═════ Data segment
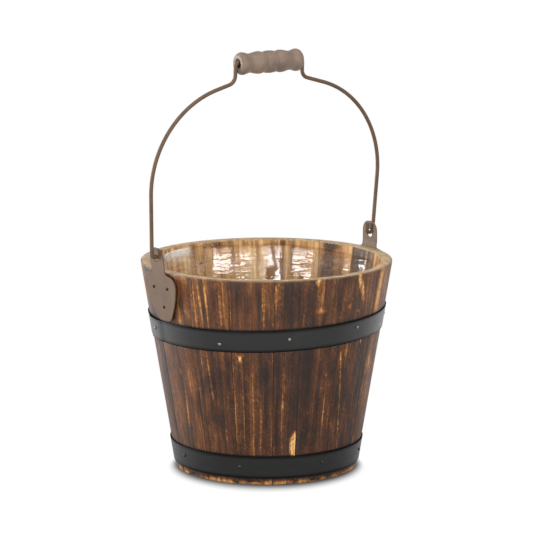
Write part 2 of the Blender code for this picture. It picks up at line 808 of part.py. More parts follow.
def main():
    remove_everything()
    charred_wood = make_material("charred_pine", (0.085, 0.040, 0.022), 0.55)
    floor_wood = make_material("pine_board", (0.35, 0.22, 0.12), 0.7)
    black_iron = make_material("black_iron", (0.040, 0.041, 0.043), 0.42, 0.6)
    steel = make_material("nail_steel", (0.30, 0.30, 0.31), 0.35, 1.0)
    grey_paint = make_material("grey_brown_paint", (0.245, 0.205, 0.165), 0.45)
    film = make_material("clear_film", (0.9, 0.9, 0.88), 0.08, 0.0, 0.25)
    guide = make_material("guide", (0.8, 0.2, 0.2), 0.5)

    upper_seats = hoop_nail_seats(UPPER_NAILS, upper_hoop_z, UPPER_HOOP_Z, UPPER_LAP_DEG)
    lower_seats = hoop_nail_seats(LOWER_NAILS, lower_hoop_z, LOWER_HOOP_Z, LOWER_LAP_DEG)
    right_seats = ear_nail_seats(RIGHT_EAR)
    left_seats = half_turn(ear_nail_seats(LEFT_EAR))
    tacks = tack_seats()

    bm = bmesh.new()
    for seats, length in (
        (upper_seats, HOOP_NAIL_L),
        (lower_seats, FLOOR_NAIL_L),
        (right_seats + left_seats, EAR_NAIL_L),
    ):
        for seat, outward in seats:
            add_nail_hole(bm, seat, outward, length)
    for seat, outward in tacks:
        add_nail_hole(bm, seat, outward, TACK_L, TACK_SHANK_R)
    drill = add_object("nail_holes", bm, guide)
    hide_cutter(drill)

    for k in range(STAVES):
        cut(make_stave(k, charred_wood), drill)
    for board in make_floor_boards(floor_wood):
        cut(board, drill)
    upper = make_hoop("upper_hoop", upper_hoop_z, UPPER_HOOP_H, UPPER_HOOP_Z, UPPER_LAP_DEG, black_iron)
    lower = make_hoop("lower_hoop", lower_hoop_z, LOWER_HOOP_H, LOWER_HOOP_Z, LOWER_LAP_DEG, black_iron)
    cut(upper, drill)
    cut(lower, drill)
    make_nails("upper_hoop_nail", upper_seats, HOOP_NAIL_L, steel)
    make_nails("lower_hoop_nail", lower_seats, FLOOR_NAIL_L, steel)

    for ear, seats in ((LEFT_EAR, left_seats), (RIGHT_EAR, right_seats)):
        make_ear(ear, grey_paint, guide)
        make_nails(ear.name + "_nail", seats, EAR_NAIL_L, steel)

    bail = make_bail(grey_paint)
    bail.location = (BAIL_SLIDE, 0, HINGE_Z)
    bail.rotation_euler.x = math.radians(BAIL_LEAN_DEG)
    grip = make_grip(grey_paint)
    grip.parent = bail
    grip.location = (CRANK_SHIFT + GRIP_SLIDE, 0, grip_axis_up())

    cut(make_liner(film), drill)
    tack_sizes = {"head_r": TACK_HEAD_R, "head_h": TACK_HEAD_H, "shank_r": TACK_SHANK_R}
    make_nails("liner_tack", tacks, TACK_L, steel, **tack_sizes)


main()
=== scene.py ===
"""Looks of the wooden bucket planter: scorched staves, painted iron, wire bail and clear film."""
import math
import random

import bmesh
import bpy
from mathutils import Matrix, Vector, noise


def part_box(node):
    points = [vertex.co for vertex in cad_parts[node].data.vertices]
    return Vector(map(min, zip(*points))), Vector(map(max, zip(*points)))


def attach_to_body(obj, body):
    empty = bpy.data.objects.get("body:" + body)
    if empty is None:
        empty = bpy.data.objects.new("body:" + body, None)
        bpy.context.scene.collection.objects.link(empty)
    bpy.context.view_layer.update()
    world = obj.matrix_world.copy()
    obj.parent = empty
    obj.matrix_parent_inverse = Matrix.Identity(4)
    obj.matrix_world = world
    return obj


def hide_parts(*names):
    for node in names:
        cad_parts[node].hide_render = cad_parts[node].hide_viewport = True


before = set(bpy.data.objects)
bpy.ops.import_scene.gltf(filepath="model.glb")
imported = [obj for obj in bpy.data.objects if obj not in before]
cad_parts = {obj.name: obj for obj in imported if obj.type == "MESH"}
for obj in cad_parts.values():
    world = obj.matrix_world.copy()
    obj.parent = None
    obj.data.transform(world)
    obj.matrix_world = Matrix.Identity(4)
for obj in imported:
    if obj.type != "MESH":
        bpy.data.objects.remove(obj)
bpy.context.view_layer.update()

MM = 0.001

# Sizes of the solids, repeated here in metres and degrees
FIT = 0.3 * MM
BODY_H = 216 * MM
RIM_R = 130 * MM
FOOT_R = 94 * MM
STAVE_WALL = 9.5 * MM
FIRST_JOINT_DEG = -14.8
STAVE_WIDTHS_DEG = (
    21.2, 21.2, 21.2, 21.2, 21.2, 21.2, 21.2, 21.2, 16.9,
    25.9, 20.8, 20.8, 13.3, 21.2, 23.0, 23.3, 25.2,
)
STAVES = len(STAVE_WIDTHS_DEG)
EDGE_EASE = 1.2 * MM
FLOOR_LIFT = 13 * MM
FLOOR_T = 12 * MM
GROOVE_DEPTH = 2.5 * MM
FLOOR_TOP = FLOOR_LIFT + FLOOR_T
SLOPE = (RIM_R - FOOT_R) / BODY_H
# Directions are counted on from here, behind the front wall
COUNT_FROM_DEG = -206.0

HOOP_T = 0.9 * MM
LAP_L = 27 * MM
JOGGLE_L = 8 * MM
UPPER_HOOP_H = 22.5 * MM
UPPER_HOOP_Z = BODY_H - 60.4 * MM
UPPER_HOOP_TILT = 4.2 * MM
UPPER_LAP_DEG = 159.7
LOWER_HOOP_H = 23.5 * MM
LOWER_HOOP_Z = 19.0 * MM
LOWER_LAP_DEG = 40.0

EAR_HOLE_UP = 14 * MM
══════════
## Short exercise
Reproduce verbatim only the segment of the listing bounded by the line containing "bail = make_bail(grey_paint)" and the line containing "if empty is", with both boundary lines included.

## The output
    bail = make_bail(grey_paint)
    bail.location = (BAIL_SLIDE, 0, HINGE_Z)
    bail.rotation_euler.x = math.radians(BAIL_LEAN_DEG)
    grip = make_grip(grey_paint)
    grip.parent = bail
    grip.location = (CRANK_SHIFT + GRIP_SLIDE, 0, grip_axis_up())

    cut(make_liner(film), drill)
    tack_sizes = {"head_r": TACK_HEAD_R, "head_h": TACK_HEAD_H, "shank_r": TACK_SHANK_R}
    make_nails("liner_tack", tacks, TACK_L, steel, **tack_sizes)


main()
=== scene.py ===
"""Looks of the wooden bucket planter: scorched staves, painted iron, wire bail and clear film."""
import math
import random

import bmesh
import bpy
from mathutils import Matrix, Vector, noise


def part_box(node):
    points = [vertex.co for vertex in cad_parts[node].data.vertices]
    return Vector(map(min, zip(*points))), Vector(map(max, zip(*points)))


def attach_to_body(obj, body):
    empty = bpy.data.objects.get("body:" + body)
    if empty is None:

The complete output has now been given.